The federal Department of Transportation had so far given out $163.8 million in direct contracts, they found, and of that only $16.8 million, or about 10 percent, had gone to all minority-owned businesses; $4.7 million, or about 3 percent, had gone Hispanic-owned businesses. Not a single Black-owned firm had received a contract from the DOT.

In Washington, a DOT spokesman refused to comment for attribution for this story and wasn’t able to offer an explanation of the statistics assembled by the Transportation Equity Network.

He added that the DOT’s Disadvantaged Business Enterprise (DBE) program doubled in size over the last year, and he forwarded a press release stating the agency “has participated in many national events” and organized “workshops, presentations and DBE Days” to increase the amount of minority contracting.

Transportation Secretary Roy LaHood also sent a letter to every governor in the country Dec. 7 urging them to “take advantage of existing equal opportunity programs and resources and to create innovative strategies to provide opportunities for the under-represented” with transportation infrastructure dollars they administer under the $787 billion American Recovery and Reinvestment Act.

Richard Copeland, the African-American owner of Thor Construction in Minneapolis, says those efforts haven’t been successful because LaHood is only offering suggestions and not enforcement.

“You’ve got to put teeth in it and be willing to withhold the stimulus money if it’s not being enforced,” he said. “Unless you mandate and enforce it, it’s not going to work.

“It’s asking for voluntary participation and voluntary cooperation, and power is not conceded using those types of methods,” he said. “You’ve got to mandate that money goes into communities of color and then follow up.”

Copeland, who is the immediate past president of the National Association of Minority Contractors in Washington, D.C., said the small number of minority firms receiving stimulus contracts is a partial cause of the Depression-like unemployment levels that now plague the African-American and Latino communities.

In November, the Labor Department reported the seasonally adjusted unemployment rate of 15.6 percent for Blacks and 12.7 for Hispanics.
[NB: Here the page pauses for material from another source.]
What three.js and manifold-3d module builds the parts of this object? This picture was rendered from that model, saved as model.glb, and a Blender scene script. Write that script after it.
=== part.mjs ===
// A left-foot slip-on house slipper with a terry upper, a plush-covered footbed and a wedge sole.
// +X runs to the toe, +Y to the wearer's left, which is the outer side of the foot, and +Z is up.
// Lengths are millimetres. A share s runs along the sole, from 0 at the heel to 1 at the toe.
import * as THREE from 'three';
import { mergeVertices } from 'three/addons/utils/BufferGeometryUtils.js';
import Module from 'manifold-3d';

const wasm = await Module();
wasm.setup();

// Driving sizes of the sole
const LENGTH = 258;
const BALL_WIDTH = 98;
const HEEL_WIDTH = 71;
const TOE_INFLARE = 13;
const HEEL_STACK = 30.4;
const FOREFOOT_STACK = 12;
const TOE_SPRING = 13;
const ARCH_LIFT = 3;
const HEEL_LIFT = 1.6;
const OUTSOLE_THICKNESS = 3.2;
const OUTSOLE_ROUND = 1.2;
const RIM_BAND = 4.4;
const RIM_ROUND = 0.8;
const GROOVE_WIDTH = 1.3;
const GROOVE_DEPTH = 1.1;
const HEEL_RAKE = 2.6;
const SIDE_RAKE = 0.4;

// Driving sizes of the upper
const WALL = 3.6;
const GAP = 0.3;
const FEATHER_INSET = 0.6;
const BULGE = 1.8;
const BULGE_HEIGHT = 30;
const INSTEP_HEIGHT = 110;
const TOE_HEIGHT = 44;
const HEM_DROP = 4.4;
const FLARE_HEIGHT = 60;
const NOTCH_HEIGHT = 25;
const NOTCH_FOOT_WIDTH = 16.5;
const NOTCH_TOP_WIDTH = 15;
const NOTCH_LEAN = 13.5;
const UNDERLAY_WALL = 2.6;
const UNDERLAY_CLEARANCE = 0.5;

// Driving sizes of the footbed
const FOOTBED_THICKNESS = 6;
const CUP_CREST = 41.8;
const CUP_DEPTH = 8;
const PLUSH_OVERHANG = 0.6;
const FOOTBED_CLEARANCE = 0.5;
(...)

It is 9.3 percent for whites.

“We know that 60 percent of the employees of minority firms are people of color,” Copeland said, “so if none of us get contracts, people in our communities won’t get jobs.”
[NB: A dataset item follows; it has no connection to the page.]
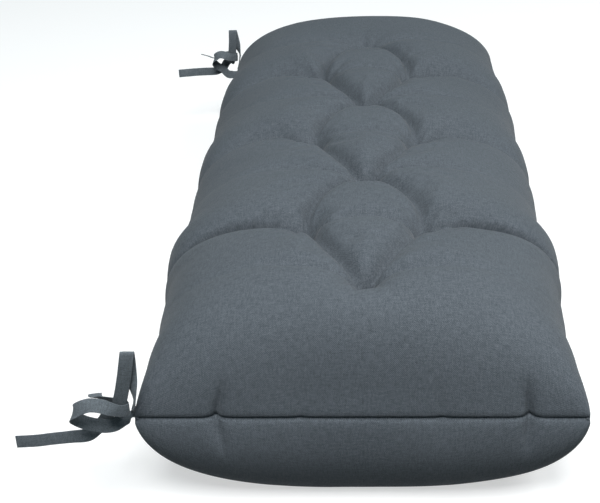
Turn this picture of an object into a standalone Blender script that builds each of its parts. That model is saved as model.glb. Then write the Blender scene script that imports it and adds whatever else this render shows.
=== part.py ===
"""A tufted bench cushion with a pair of tie tapes bow-knotted at each corner of one long edge.

The cushion is one filled body: two panels sewn together round the edge, drawn together by ten tufts
set in rows of one and two, with the creases that run between the tufts and out to the seam.
Metres, +Z up, +Y along the cushion. The origin is the middle of the flat underside.
"""

import math
from collections import namedtuple

import bpy
import numpy as np

# Driving dimensions of the cushion, in metres
LENGTH = 1.20
WIDTH = 0.50
CROWN = 0.135
DROP = 0.160
SEAM_HEIGHT = 0.117
SEAM_GROOVE = 0.004

# Section across: a superellipse, lean at the ends and fuller at the side lobes
LEAN = 2.50
FULL = 2.85

# How far apart the side lobes swell, along the cushion
LOBE_STEP = 0.150

# Profile along: level, then rounded down to the seam over these lengths at the two ends
NEAR_ROUND = 0.145
FAR_ROUND = 0.165
END_FULLNESS = 2.70

# Tufting: rows of one and two tufts by turns, one pitch apart, the middle row a little to the near end
ROWS = 7
ROW_PITCH = 0.141
MIDDLE_ROW = -ROW_PITCH / 2
PAIR_HALF = 0.074
TUFT_SHIFT = 0.006
TUFT_DEPTH = 0.054
TUFT_REACH = 0.020
TUFT_ROUND = 0.006
CREASE_ROUND = 0.003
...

The Transportation Equity Network believes the best way to solve this problem is to create a 30 percent set-aside of work hours for disadvantaged workers as part of any new jobs bill that passes the House in the coming month, as well as stronger accountability and transparency in tracking the use of all federal funds for economic stimulus and job creation.

In the meantime, the Boykewich, pointed to Missouri as a state where significant progress is being made.
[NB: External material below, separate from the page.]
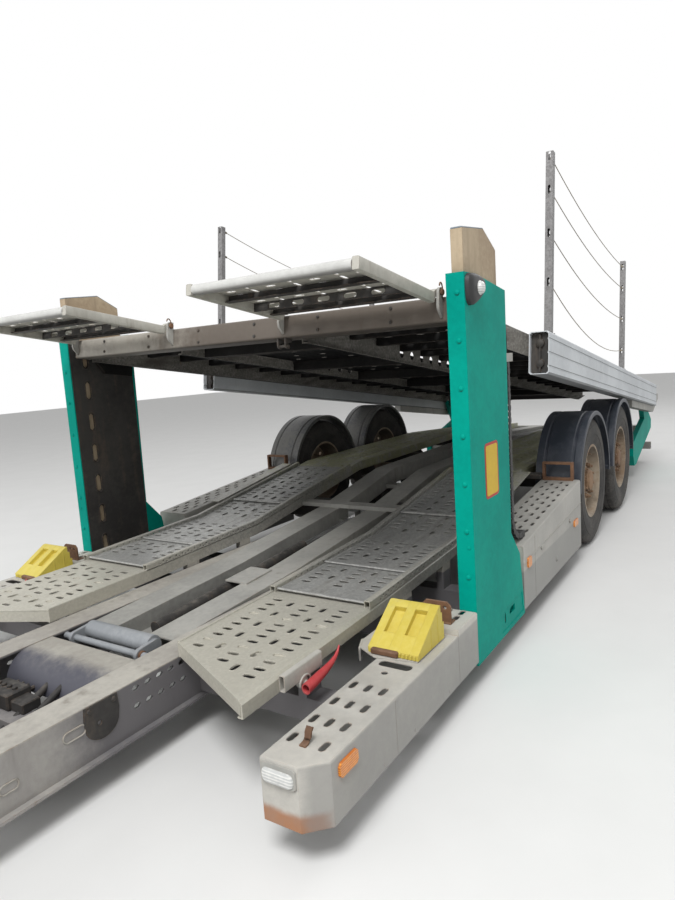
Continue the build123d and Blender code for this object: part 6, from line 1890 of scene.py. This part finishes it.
def addHose(name, points, radius):
    # a hose fixed at both ends, on one smooth line through its control points
    curve = smoothLine(name, points, 10)
    curve.bevel_depth = radius
    curve.bevel_resolution = 3
    curve.use_fill_caps = True
    curve.materials.append(finishes["hoseRubber"])
    hose = bpy.data.objects.new(name, curve)
    scene.collection.objects.link(hose)
    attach(hose, "chassis")
    # a mesh of the drawn line, made and removed again
    probe = bpy.data.objects.new(name + "Line", smoothLine(name + "Line", points, 24))
    mesh = bpy.data.meshes.new_from_object(probe)
    bpy.data.objects.remove(probe)
    bpy.data.meshes.remove(mesh)


# hoses loop from the valve's fittings over to the box, resting on the plate between
valveX = drawbarLook["valve"][0]
hoseRadius = 0.0036
hoseTable = {
    "valve_hose_a": [(valveX - 0.045, 0.0005, 0.1700), (valveX - 0.045, 0.030, 0.1700),
                     (valveX - 0.044, 0.095, 0.1720), (valveX - 0.020, 0.158, 0.1760),
                     (valveX + 0.022, 0.188, 0.1820), (valveX + 0.062, 0.184, 0.1880),
                     (valveX + 0.082, 0.158, 0.1900), (valveX + 0.082, 0.1305, 0.1900)],
    "valve_hose_b": [(valveX - 0.015, 0.0005, 0.1700), (valveX - 0.015, 0.028, 0.1710),
                     (valveX - 0.012, 0.060, 0.1760), (valveX - 0.001, 0.085, 0.1830),
                     (valveX + 0.016, 0.095, 0.1880), (valveX + 0.0348, 0.095, 0.1890)],
}

# manifold on the cross member, with its row of screwed unions and two hoses forward to the valve
manifoldLook = {"rear": post + 1.130, "front": post + 1.228, "low": 0.1903, "high": 0.252,
                "y": (-0.205, -0.055)}
look = manifoldLook
shape = bmesh.new()
addBox(shape, (look["rear"], look["y"][0], look["low"]), (look["front"], look["y"][1], look["high"]), 0.005)
for k in range(4):
    y = look["y"][0] + 0.024 + 0.034 * k
    addLathe(shape, (look["rear"] + 0.001, y, 0.226), (-1, 0, 0),
             [(0, 0.011), (0.012, 0.011), (0.013, 0.008), (0.026, 0.008), (0.027, 0.006)], 6)
    addLathe(shape, (look["rear"] + 0.050, y, look["high"] - 0.001), (0, 0, 1),
             [(0, 0.010), (0.010, 0.010), (0.012, 0.006)], 12)
addBox(shape, (look["rear"] + 0.012, look["y"][1] - 0.001, look["low"]),
       (look["front"] - 0.012, look["y"][1] + 0.075, look["low"] + 0.040), 0.004)
finishPiece(shape, "manifold", "chassis", "darkSteel")
for k, y in enumerate((-0.165, -0.110)):
    hoseTable["feed_hose_%d" % (k + 1)] = [
        (look["front"] + 0.0003, y, 0.2120), (look["front"] + 0.022, y, 0.2120),
        (look["front"] + 0.050, y, 0.2100), (look["front"] + 0.074, y, 0.1960), (post + 1.3247, y, 0.1800)]
for name, points in hoseTable.items():
    addHose(name, points, hoseRadius)
print("drawbar dressed")

# Finishes of the solids, the ones that stay and the ones that pieces stand in for
nodeFinishes = {
    "framePaint": ("main_frame",),
    "greyPaint": ("spine_rails", "tail_frame", "drawbar_nose", "jack_tube", "deck_front_beam",
                  "deck_edge_rails", "flap_ears", "chain_bracket"),
    "trackZinc": ("lower_tracks", "wheel_guides", "flap_left", "flap_right"),
    "plateZinc": ("track_plates",),
    "rustySteel": ("guard_frames", "chock_lugs"),
    "darkSteel": ("track_bearers", "guide_plates", "axle_front", "axle_rear", "hangers", "trailing_arms",
                  "towing_eye", "jack_leg", "cylinder_barrel", "valve_block", "pivot_brackets"),
    "boxPaint": ("front_boxes", "rear_boxes", "track_clamps"),
    "greenPaint": ("posts", "rear_arms"),
    "mastPaint": ("mast_left", "mast_right"),
    "bagRubber": ("air_bags",),
    "guardPlastic": ("mudguards",),
    "redLens": ("tail_lamps",),
    "rollerPaint": ("front_roller",),
    "bowPaint": ("bowed_plate",),
    "polishedRod": ("cylinder_rod",),
    "deckZinc": ("deck_tracks",),
    "shadeAndSootSteel": ("deck_cross_members", "deck_carriages"),
    "whiteBeam": ("side_beams",),
    "brightZinc": ("stanchions",),
    "yellowPaint": ("wheel_chocks",),
    "whiteLens": ("marker_lamps",),
    "amberLens": ("side_lamps",),
    "redLever": ("clamp_levers",),
    "blackPlastic": ("hose_chain",),
}
finishOf = {name: finish for finish, names in nodeFinishes.items() for name in names}
for name, node in nodes.items():
    finish = finishes[finishOf.get(name) or ("tyreRubber" if name.startswith("tyre") else "rimPaint")]
    if not node.material_slots:
        node.data.materials.append(finish)
    for socket in node.material_slots:
        socket.material = finish
print("solids finished")


# Stage: pale floor, soft lamps, white surroundings
def addFloor():
    mesh = bpy.data.meshes.new("floor")
    half = 30.0
    mesh.from_pydata([(-half, -half, 0), (half, -half, 0), (half, half, 0), (-half, half, 0)], [],
                     [(0, 1, 2, 3)])
    floor = bpy.data.objects.new("floor", mesh)
    scene.collection.objects.link(floor)
    stage = Finish("floor")
    fine = stage.noise(3.0, 3.0)
    floor.data.materials.append(stage.close(stage.blend(fine, (0.74, 0.74, 0.73), (0.80, 0.80, 0.79)), 0.9))


def addLight(name, place, target, size, power):
    data = bpy.data.lights.new(name, "AREA")
    data.shape = "DISK"
    data.size = size
    data.energy = power
    lamp = bpy.data.objects.new(name, data)
    way = Vector(target) - Vector(place)
    lamp.matrix_world = Matrix.Translation(Vector(place)) @ way.to_track_quat("-Z",
                                                                              "Y").to_matrix().to_4x4()
    scene.collection.objects.link(lamp)


lampTable = {
    "keyLight": {"place": (7.0, 2.5, 9.5), "size": 4.5, "power": 840.0},
    "fillLight": {"place": (9.0, -6.0, 4.0), "size": 6.0, "power": 200.0},
    "backLight": {"place": (-9.0, 3.0, 8.0), "size": 6.0, "power": 200.0},
}
addFloor()
for name, lamp in lampTable.items():
    addLight(name, lamp["place"], (0, 0, 0.8), lamp["size"], lamp["power"])


def addSurroundings(strength, tint):
    # plain light all round, and white wherever the camera, gloss or glass looks past the trailer
    world = bpy.data.worlds.new("surroundings")
    scene.world = world
    sky = Finish("surroundings", world)
    ray = sky.node("ShaderNodeLightPath", output="Is Camera Ray")
    seen = ray
    for kind in ("Is Transmission Ray", "Is Glossy Ray"):
        other = Term(sky, ray.socket.node.outputs[kind])
        seen = sky.node("ShaderNodeMath", {"operation": "MAXIMUM"}, {0: seen, 1: other})
    plain = sky.node("ShaderNodeBackground", sockets={0: (*tint, 1.0), 1: strength})
    white = sky.node("ShaderNodeBackground", sockets={0: (1.0, 1.0, 1.0, 1.0), 1: 1.0})
    mixed = sky.node("ShaderNodeMixShader", sockets={0: seen, 1: plain, 2: white})
    sky.node("ShaderNodeOutputWorld", sockets={0: mixed})


addSurroundings(0.48, (1.0, 1.0, 1.0))
scene.view_settings.view_transform = "Standard"
print("stage lit")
Missouri’s Department of Transportation recently agreed that low-income construction apprentices would make up 30 percent of the work force on a $500 million highway project that was just completed. Working with trade unions and community groups, the department also agreed to use $2.5 million of the project’s federal funding to train low-income residents in construction work.

“And the best part was the project came in on time and under budget,” Boykewich said.

Boykewich said he’s cautiously optimistic after seeing LaHood’s letters to the governors. The Obama administration is moving in the right direction, he said, even if communities of color have yet to see any results.